The stove’s operation is simple: a draft blower draws combustion air through and over the kernels and forces it outdoors. This creates a slight vacuum inside the stove so no smoke gets indoors. The kernels burn so cleanly, no smoke is even visible coming from the pipe outdoors. Burning corn creates a popcorn-like, sweet scent outdoors, although it won’t pop in the stove – that’s another variety of corn.
Provencal said that wood pellets or other alternatives, such as wheat, rye, even cherry pits, can be burned in a corn stove, but that only wood pellets can burn in a wood pellet stove. Since corn stoves are so efficient, these stoves do not need a chimney nor does creosote build up in the piping. They are vented outdoors by a 4-inch pipe through an outside wall, so one can be located in any room.
Provencal is quick to say that he doesn’t recommend that anyone remove their conventional furnaces in favor of corn stoves. The blowers require electricity, and a battery backup only lasts about eight hours, so he suggests a backup furnace makes sense.
He also says that homeowners should keep abreast of changing prices. If wood pellets drop in price, it may be cheaper to burn them rather than corn.
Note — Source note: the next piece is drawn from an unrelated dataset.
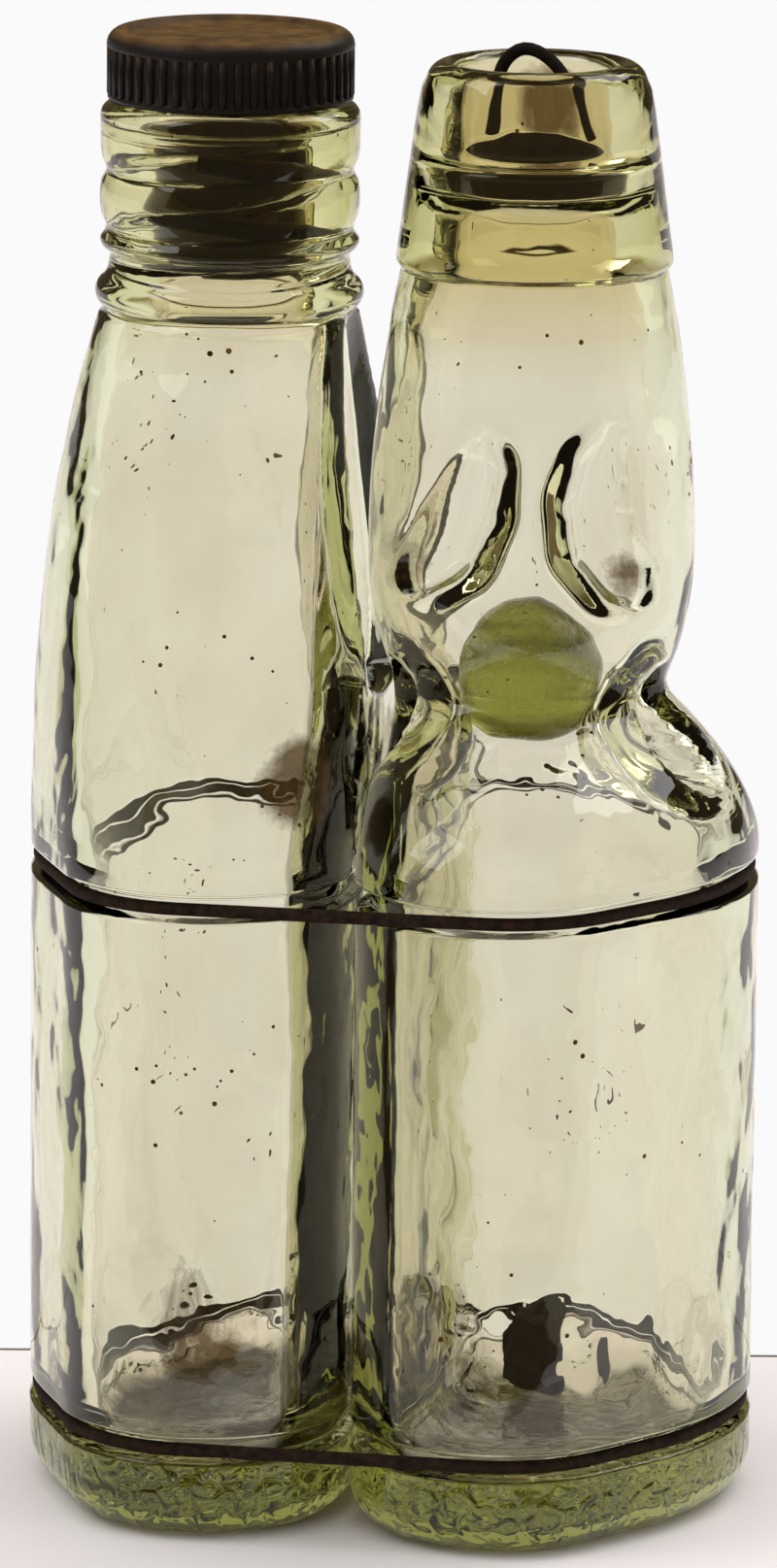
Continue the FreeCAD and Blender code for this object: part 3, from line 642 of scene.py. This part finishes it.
ballGlass = glassMesh("ballHalfGlass", ballRings(), ballHalf["axis"], 1, 11)
screwGlass = glassMesh("screwHalfGlass", screwRings(), screwHalf["axis"], -1, 23)
for piece, node in ((ballGlass, "ball_half"), (screwGlass, "screw_half")):
    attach(piece, "bottle")
    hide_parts(node)
print("glass halves made", len(ballGlass.data.polygons), len(screwGlass.data.polygons))


def lathe(name, profile, axisX, material, steps=96, closed=False):
    # piece turned about an upright axis from radius and height pairs
    mesh = bpy.data.meshes.new(name)
    work = bmesh.new()
    rings = []
    for radius, z in profile:
        if radius < 1e-6:
            rings.append([work.verts.new((axisX * mm, 0, z * mm))])
        else:
            rings.append([
                work.verts.new(((axisX + radius * math.cos(a)) * mm, radius * math.sin(a) * mm, z * mm))
                for a in np.arange(steps) * 2 * math.pi / steps
            ])
    pairs = list(zip(rings, rings[1:] + rings[:1])) if closed else list(zip(rings, rings[1:]))
    for low, high in pairs:
        for i in range(steps):
            j = (i + 1) % steps
            corners = []
            for v in (low[i % len(low)], low[j % len(low)], high[j % len(high)], high[i % len(high)]):
                if v not in corners:
                    corners.append(v)
            if len(corners) > 2:
                work.faces.new(corners)
    bmesh.ops.recalc_face_normals(work, faces=work.faces)
    work.to_mesh(mesh)
    work.free()
    mesh.polygons.foreach_set("use_smooth", [True] * len(mesh.polygons))
    mesh.materials.append(material)
    return addObject(name, mesh)


def nodeGroup(name, sockets):
    tree = bpy.data.node_groups.new(name, "GeometryNodeTree")
    tree.interface.new_socket("Geometry", in_out="INPUT", socket_type="NodeSocketGeometry")
    for label, kind in sockets:
        tree.interface.new_socket(label, in_out="INPUT", socket_type=kind)
    tree.interface.new_socket("Geometry", in_out="OUTPUT", socket_type="NodeSocketGeometry")
    return tree, addNode(tree, "NodeGroupInput").outputs


def grown(name, base, tree, values, material):
    # runs a tree on a mesh object and keeps the result as a plain mesh
    modifier = base.modifiers.new(name, "NODES")
    modifier.node_group = tree
    for item in tree.interface.items_tree:
        if item.item_type == "SOCKET" and item.in_out == "INPUT" and item.name in values:
            modifier[item.identifier] = values[item.name]
    bpy.context.view_layer.update()
    mesh = bpy.data.meshes.new_from_object(base.evaluated_get(bpy.context.evaluated_depsgraph_get()))
    base.modifiers.clear()
    bpy.data.objects.remove(base)
    mesh.name = name
    if not mesh.materials:
        mesh.materials.append(material)
    return addObject(name, mesh)


stopper = {
    "axis": -19.0, "underside": 154.8, "top": 162.5, "headRadius": 13.6, "coreRadius": 13.12,
    "ribs": 48, "ribRadius": 0.5, "ribLow": 155.45, "ribHigh": 160.7,
    "shank": 8.3, "foot": 135.62, "threadLow": 137.3, "threadPhase": 133.55, "turns": 1.85, "pitch": 6.5,
    "crest": 0.95, "dish": [(0, -0.8), (6, -0.82), (10.4, -0.75), (11.0, -0.5), (11.3, -0.12), (11.7, 0)],
}


def makeStopper(s):
    # Moulded hard rubber: dished head with a ribbed edge, and one coarse thread on its shank.
    top, head, core = s["top"], s["headRadius"], s["coreRadius"]
    ribLow, ribHigh, under, shank, low = s["ribLow"], s["ribHigh"], s["underside"], s["shank"], s["foot"]
    profile = [(reach, top + drop) for reach, drop in s["dish"]]
    profile += roundCorner(head - 1.7, top - 1.7, 1.7, 70, 0, 7)
    profile += [(head, ribHigh - 0.05), (core, ribHigh - 0.35), (core, ribLow + 0.2),
        (head - 0.1, ribLow - 0.1)]
    profile += [(head - 0.12, under + 0.15), (head - 0.3, under), (shank, under), (shank, under - 0.3)]
    profile += [(shank, low + 0.9), (shank - 0.3, low + 0.3), (shank - 0.9, low), (3.0, low + 0.05),
        (0, low + 0.1)]
    body = lathe("stopperBody", profile, s["axis"], eboniteMaterial, 144)

    sizes = [(label, "NodeSocketFloat") for label in (
        "reach", "ribRadius", "ribLength", "ribMiddle", "axis",
        "threadRadius", "threadLength", "threadLow", "turns", "crest", "start",
    )]
    sizes += [("ribs", "NodeSocketInt"), ("material", "NodeSocketMaterial")]
    tree, given = nodeGroup("stopperRibsAndThread", sizes)
    circle = addNode(tree, "GeometryNodeMeshCircle", {"Vertices": given["ribs"], "Radius": given["reach"]})
    rib = addNode(tree, "GeometryNodeMeshCone", {"Vertices": 10, "Side Segments": 1,
        "Radius Top": given["ribRadius"], "Radius Bottom": given["ribRadius"], "Depth": given["ribLength"]})
    ribLift = addNode(tree, "ShaderNodeMath", {0: given["ribLength"], 1: -0.5, 2: given["ribMiddle"]},
        operation="MULTIPLY_ADD")
    ribs = addNode(tree, "GeometryNodeInstanceOnPoints",
        {"Points": circle, "Instance": rib.outputs["Mesh"]})
    ribPlace = addNode(tree, "ShaderNodeCombineXYZ", {"X": given["axis"], "Z": ribLift})
    placedRibs = addNode(tree, "GeometryNodeTransform", {"Geometry": ribs, "Translation": ribPlace})
    helix = addNode(tree, "GeometryNodeCurveSpiral", {"Resolution": 96, "Rotations": given["turns"],
        "Start Radius": given["threadRadius"], "End Radius": given["threadRadius"],
        "Height": given["threadLength"]})
    section = addNode(tree, "GeometryNodeCurvePrimitiveCircle",
        {"Resolution": 12, "Radius": given["crest"]})
    taper = addNode(tree, "GeometryNodeSplineParameter")
    fade = addNode(tree, "ShaderNodeFloatCurve", {"Value": taper.outputs["Factor"]})
    points = fade.mapping.curves[0].points
    points[0].location, points[1].location = (0, 0.2), (1, 0.2)
    for place in ((0.06, 1.0), (0.94, 1.0)):
        points.new(*place)
    thickness = addNode(tree, "GeometryNodeSetCurveRadius", {"Curve": helix, "Radius": fade})
    thread = addNode(tree, "GeometryNodeCurveToMesh", {"Curve": thickness, "Profile Curve": section,
        "Fill Caps": True})
    turn = addNode(tree, "ShaderNodeCombineXYZ", {"Z": given["start"]})
    threadPlace = addNode(tree, "ShaderNodeCombineXYZ", {"X": given["axis"], "Z": given["threadLow"]})
    placedThread = addNode(tree, "GeometryNodeTransform", {"Geometry": thread, "Translation": threadPlace,
        "Rotation": turn})
    together = addNode(tree, "GeometryNodeJoinGeometry")
    for part in (placedThread.outputs[0], placedRibs.outputs[0], given["Geometry"]):
        tree.links.new(part, together.inputs[0])
    real = addNode(tree, "GeometryNodeRealizeInstances", {"Geometry": together})
    smooth = addNode(tree, "GeometryNodeSetShadeSmooth", {"Geometry": real})
    finish = addNode(tree, "GeometryNodeSetMaterial", {"Geometry": smooth, "Material": given["material"]})
    addNode(tree, "NodeGroupOutput", {0: finish})
    startTurn = (s["threadLow"] - s["threadPhase"]) / s["pitch"] * 2 * math.pi
    return grown("screwStopper", body, tree, {
        "ribs": s["ribs"], "reach": (core - 0.02) * mm, "ribRadius": s["ribRadius"] * mm,
        "ribLength": (ribHigh - ribLow) * mm, "ribMiddle": (ribLow + ribHigh) / 2 * mm,
        "axis": s["axis"] * mm, "threadRadius": (shank + 0.25) * mm, "threadLow": s["threadLow"] * mm,
        "threadLength": s["turns"] * s["pitch"] * mm, "turns": s["turns"], "crest": s["crest"] * mm,
        "start": startTurn, "material": eboniteMaterial,
    }, eboniteMaterial)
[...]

Carl Smith of Corinna is one local farmer who grows kernel or shell corn and is benefiting from the increased interest in corn fuel.
“I put in about 500 acres,” Smith said this week, “but only a small percentage of that is for stoves. I sure hope it catches on. Anything that uses production from local farms is a good thing.”
Smith said any variety of feed corn is suitable for burning. “In the future, we may find that certain varieties are better than others, but right now they all work well.”
Once ready to harvest, Smith uses a combine to retrieve only the edible, or burnable, kernels. “We then dry them down to 15 percent moisture.” A small amount of the dried kernels are bagged for stove fuel, while the remainder of Smith’s corn is fed to cows.
“There certainly has been a lot more interest in corn fuel recently,” Smith said. “It is a renewable resource and grows fairly well in Maine.”